We know that magnets have forces that draw iron and steel objects toward them. We also know that magnets have poles usually referred to as North and South. Opposite poles attract each other and like poles repel. North ends attract South ends, South ends attract North ends. North ends repel North ends and South ends repel South ends. If they are close enough, depending upon the strength of the magnet, they will come together with great force and must be treated with care.

There are unseen magnetic fields around magnets. North and South polarized ends of magnets are where the strong pulling and repelling occurs. Bar, ring, disc, and horseshoe magnets each have different, distinctly-shaped magnetic fields. Lines within these fields and the patterns they create are referred to as magnetic field lines. These lines seem to flow away from the North end of a magnetic field and return again to the South end.

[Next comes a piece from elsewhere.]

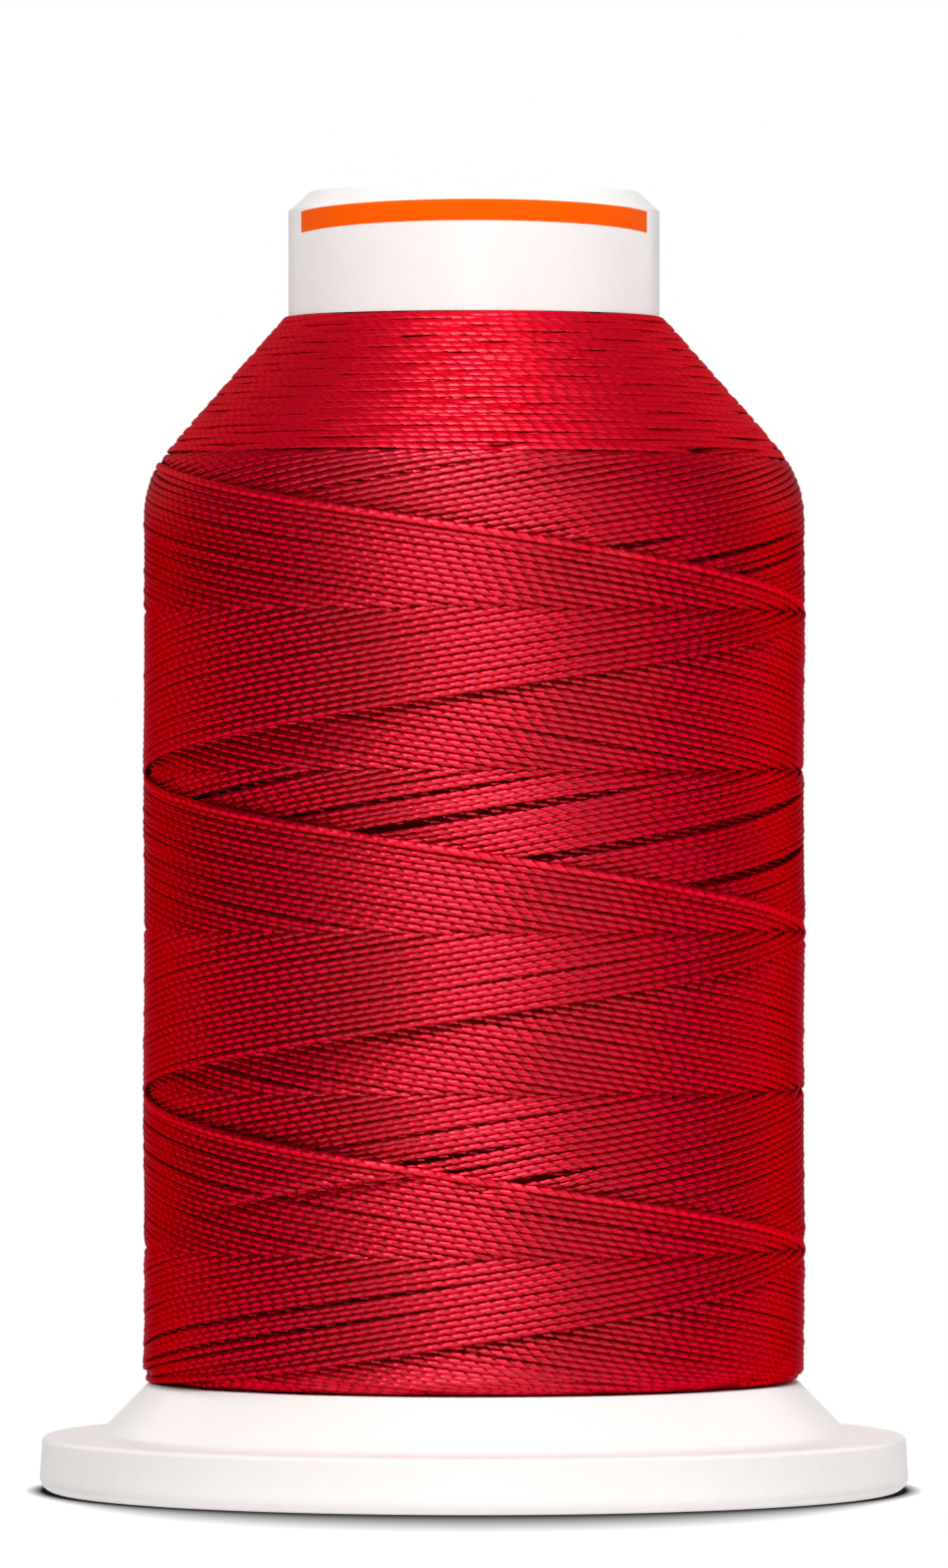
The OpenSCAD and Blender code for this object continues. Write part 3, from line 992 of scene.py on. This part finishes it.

Earth has a magnetic field very similar to a bar magnet, with magnetic field lines flowing away from the North and returning in an oval pattern to the South Pole. The magnetic North and South Poles are not the same as the true North and South poles as depicted on globes and maps. The North Magnetic Pole is slowly drifting across the Canadian Arctic. The Geological Survey of Canada keeps track of this motion by periodically conducting magnetic surveys to determine the Pole’s location. The most recent survey, completed in May 2001, determined an updated position for the Pole and established that it is moving northwest at approximately 40 km per year.

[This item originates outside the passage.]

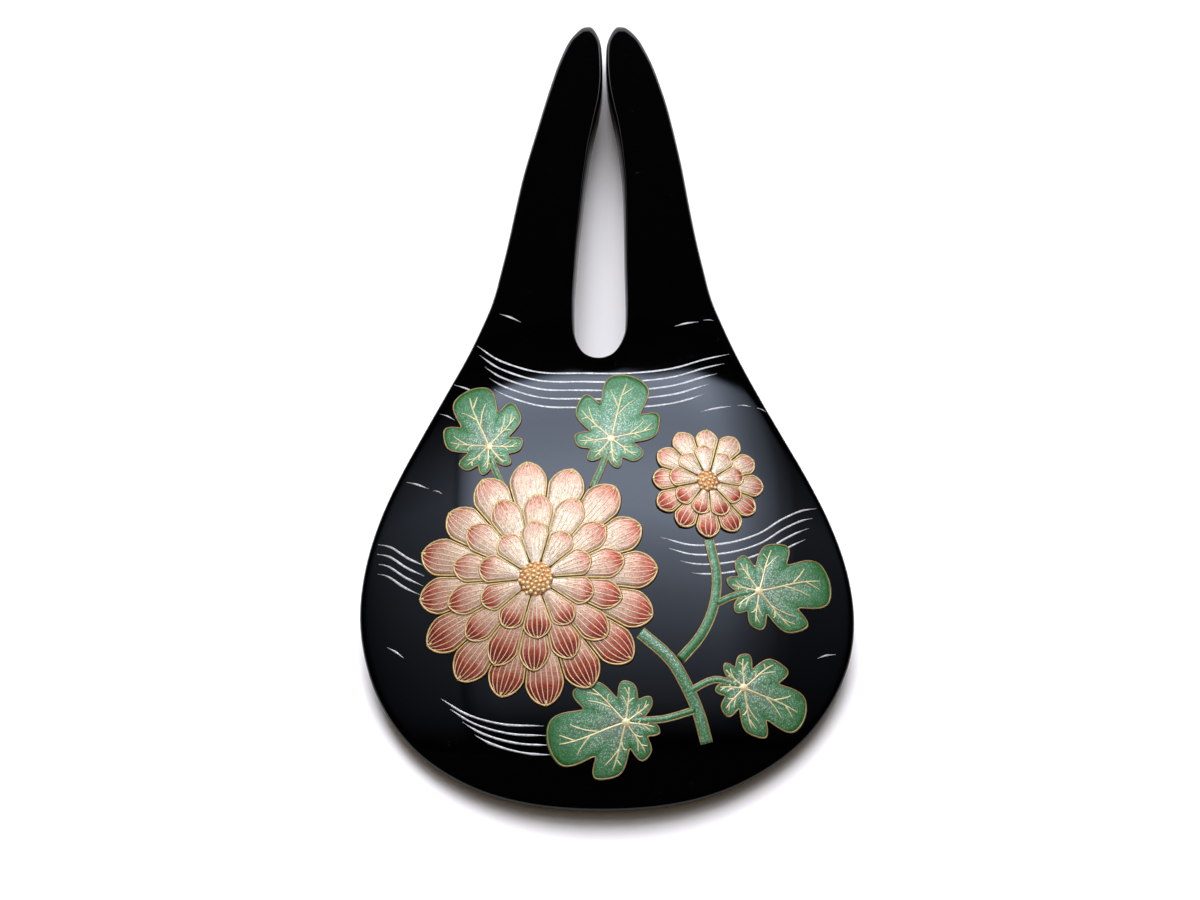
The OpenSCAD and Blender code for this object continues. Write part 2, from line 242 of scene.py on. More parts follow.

Intended Learning Outcomes

1. Use Science Process and Thinking Skills
2. Manifest Scientific Attitudes and Interests

Instructional Procedures

Invitation to Learn
Duct tape a strong magnet under a table or sheet of cardboard or poster board. Ask the students what the forces are around a magnet. Slide paper clips along the table/cardboard until they are attracted to the magnet. Explore the patterns.

Instructional Procedures

  1. Have students pour vegetable oil into one Ziploc bag.
  2. Mix in iron filings.
  3. Zip the first bag closed and place it inside the second bag; zip the second bag closed. (Clear bags are best. The kind with white labels on the side work, too, however the labels make the magnetic lines of a force field difficult to see.)
  4. Gently shake the bags up until the iron filings are equally distributed in the vegetable oil.
  5. Place a bar magnet as flat as possible on a smooth, hard surface.
  6. Place the shaken plastic bag on top of the bar magnet.
  7. Observe the lines that occur. (You may want to gently tap the top of the bag and loosen some of the iron particles to move in the liquid.)
  8. Label and draw the pattern that occurs.
  9. Repeat this procedure for horseshoe, disc, and ring magnets.
  10. Compare and contrast the patterns.
  11. Students record the results in a science journal.
  12. Clean-up: Have students pour their oil from the Ziploc bags through a funnel back into the original bottles and label them. (Make sure they label them, CONTAMINATED, and only good for detecting magnetic fields.)

Note: Ziploc bags are great for freezers and short term storage, but oil left in Ziploc bags overnight makes a mess.


  • Have students write down and describe what happened and how they think these patterns were formed.
  • Allow students to hypothesize if the position of the magnet effects the appearance of the magnetic field?
  • Partner special needs students responsibly to assure success during this activity.

Family Connections

  • Have students teach their parents about magnetic fields.
  • Allow students to check out magnets and bottles of CONTAMINATED oil to test the hypothesis mentioned above.

Assessment Plan

  • Assess writing using the Science Writing Rubric.
  • Students create compare and contrast drawings to assess accuracy.
  • Have students compare and draw the patterns created by a bar, horseshoe, ring, and disc magnet.